The court of appeal concluded that the e-mails Holmes sent to Mendoza concerning possible legal action against the Company and Paul did not constitute confidential communications within the meaning of section 952. The court reached this conclusion because Holmes used Company’s computer to transmit the e-mails even though (1) the Company told Holmes “that its computers were to be used only for company business and that employees were prohibited from using them to send or receive personal e-mail;” (2) Company had warned Holmes that it “would monitor its computers for compliance with this company policy and thus might ‘inspect all files and messages . . . at any time;'” and (3) Company had explicitly advised Holmes “that employees using company computers to create or maintain personal information or messages ‘have no right of privacy with respect to that information or message.'”

Evidence Code section 917, subsection b, provides, that “[a] communication . . . does not lose its privileged character for the sole reason that it is communicated by electronic means or because persons involved in the delivery, facilitation, or storage of electronic communication may have access to the content of the communication.” The court noted that Holmes’ communications did not lose their character as privileged simply because they were sent via e-mail.
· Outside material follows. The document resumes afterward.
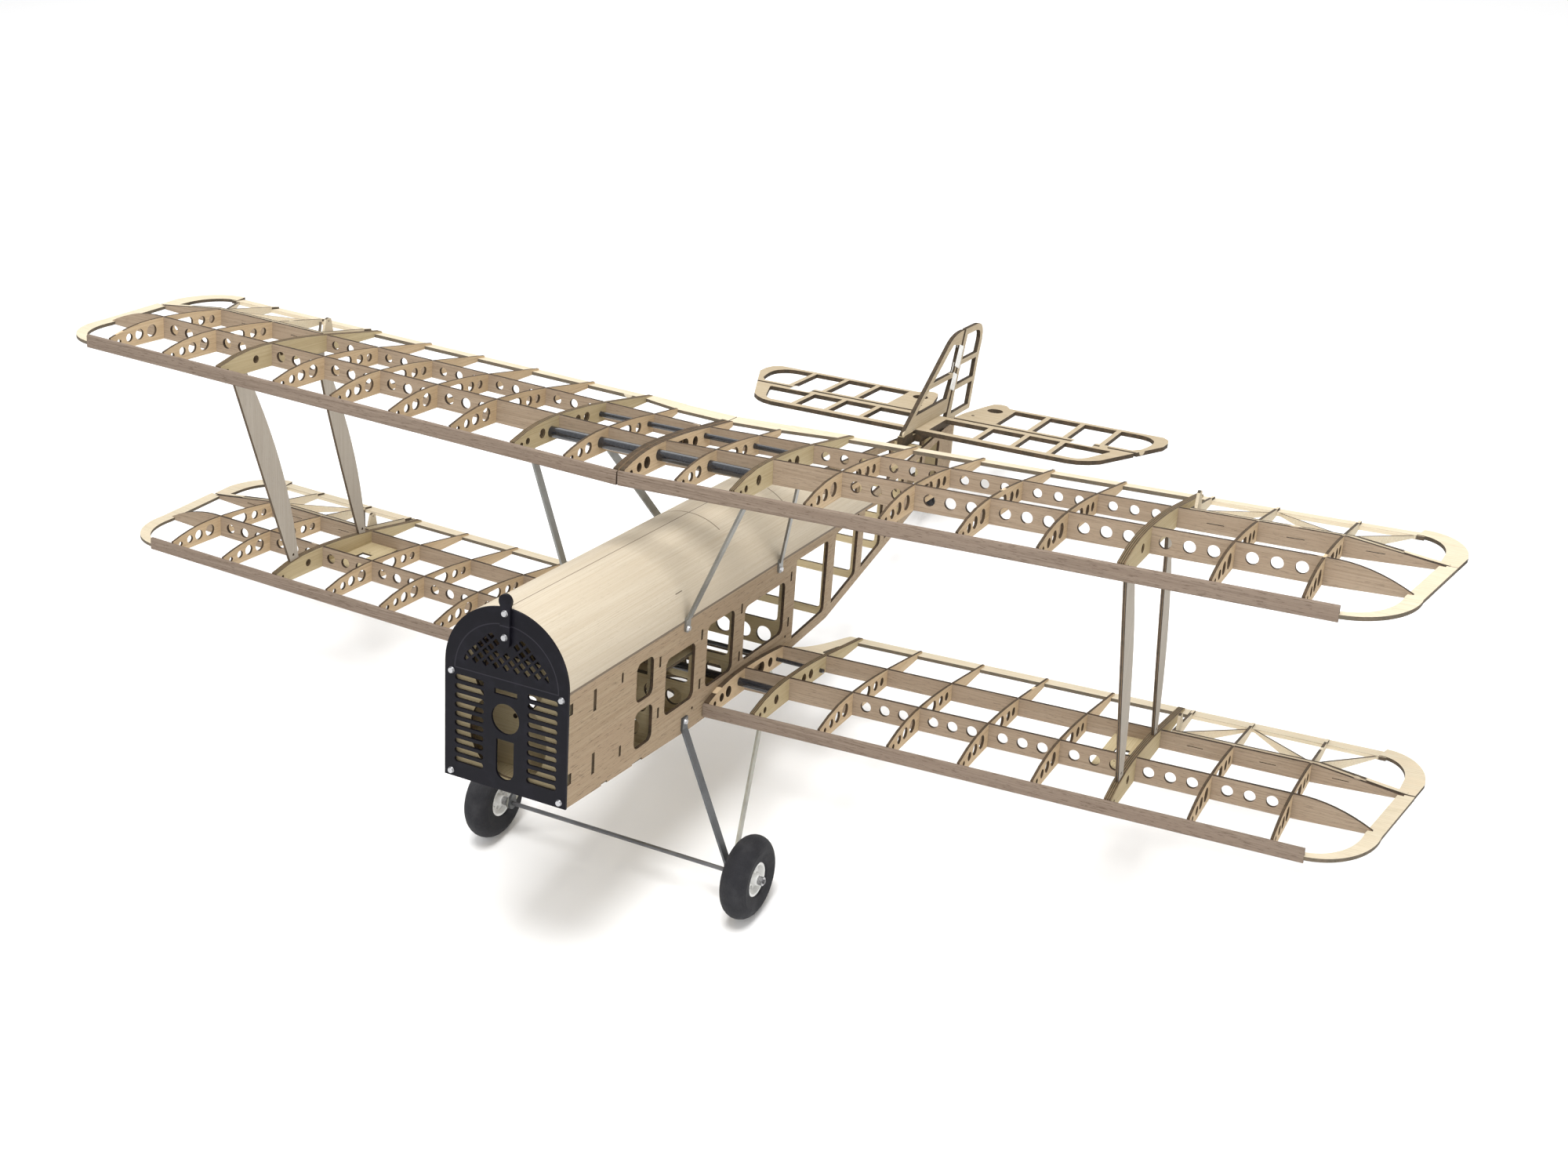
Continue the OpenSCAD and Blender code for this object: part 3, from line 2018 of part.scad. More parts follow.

The court found the communications are not privileged because “the e-mails sent via company computer under the circumstances of this case were akin to consulting her lawyer in her employer’s conference room, in a loud voice, with the door open, so that any reasonable person would expect that their discussion of her complaints about her employer would be overheard by him.” Holmes use of Company’s computer to communicate with Mendoza, coupled with the fact that she knew that using the computer in this manner violated company policy and that her e-mail could be monitored, indicates she did not communicate in confidence within the meaning of section 952. As a result, her communications were not privileged.